Equity in public participation
The people most affected by government decisions are often the least likely to participate. Intentional outreach is needed to include:
- Non-English speakers — translate materials and provide interpreters for languages spoken in the community
- People with disabilities — see our Accessibility Compliance Guide
- Working families — schedule meetings at accessible times; offer childcare
- Rural communities — bring meetings to where people live; offer virtual participation
- Youth — create age-appropriate engagement opportunities; consider youth advisory councils
- People experiencing homelessness — meet people where they are; don’t require addresses or IDs to participate
Checklist for inclusive public participation
Planning
- Identified all communities affected by the decision
- Engagement plan includes outreach to underrepresented groups
- Background materials written in plain language
- Materials translated into relevant languages
- Documents published with enough lead time for review
Meeting design
- Meeting scheduled at a time accessible to working people
- Venue is ADA accessible and near public transit
- Remote participation option available
- Accommodation request process included in meeting notice
- Multiple ways to submit testimony (oral, written, remote)
During the meeting
- Process explained at the start for new participants
- Time limits applied consistently
- All testifiers acknowledged and thanked
- Next steps explained before closing testimony
After the meeting
- Comments summarized and documented
- Response to comments published (for formal comment periods)

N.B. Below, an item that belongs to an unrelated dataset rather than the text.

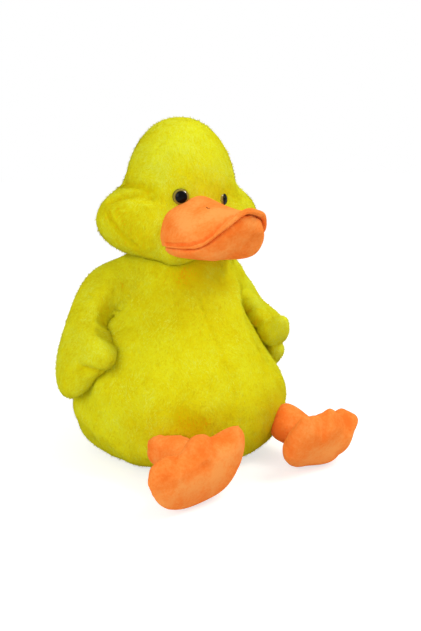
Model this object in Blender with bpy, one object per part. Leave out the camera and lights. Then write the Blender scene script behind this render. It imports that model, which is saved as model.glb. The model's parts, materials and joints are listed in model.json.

- Decision reflects consideration of public input
- Follow-up actions communicated to participants
Common mistakes to avoid
- “Decide-announce-defend.” Making a decision first, then holding a public meeting to announce it and defend it against criticism. This is not public participation
- Only reaching the usual suspects. If the same 10 people show up to every meeting, your outreach strategy needs work
- Information dumps. Publishing 500 pages of technical documents and calling it “transparency.” Provide summaries and context
- Ignoring input. If the board consistently makes decisions that contradict public testimony without explanation, people stop participating
- Inaccessible meetings. Meetings during business hours, in hard-to-reach locations, with no remote option exclude most residents
Resources and toolkits
- IAP2 Spectrum of Public Participation
- OIP Sunshine Law guidance
- EPA Public Participation Guide
- PlainLanguage.gov
- Health Equity Guide — Community Engagement
Get started
Start by auditing your current public participation practices against the checklist above. Then pick one area to improve for your next meeting.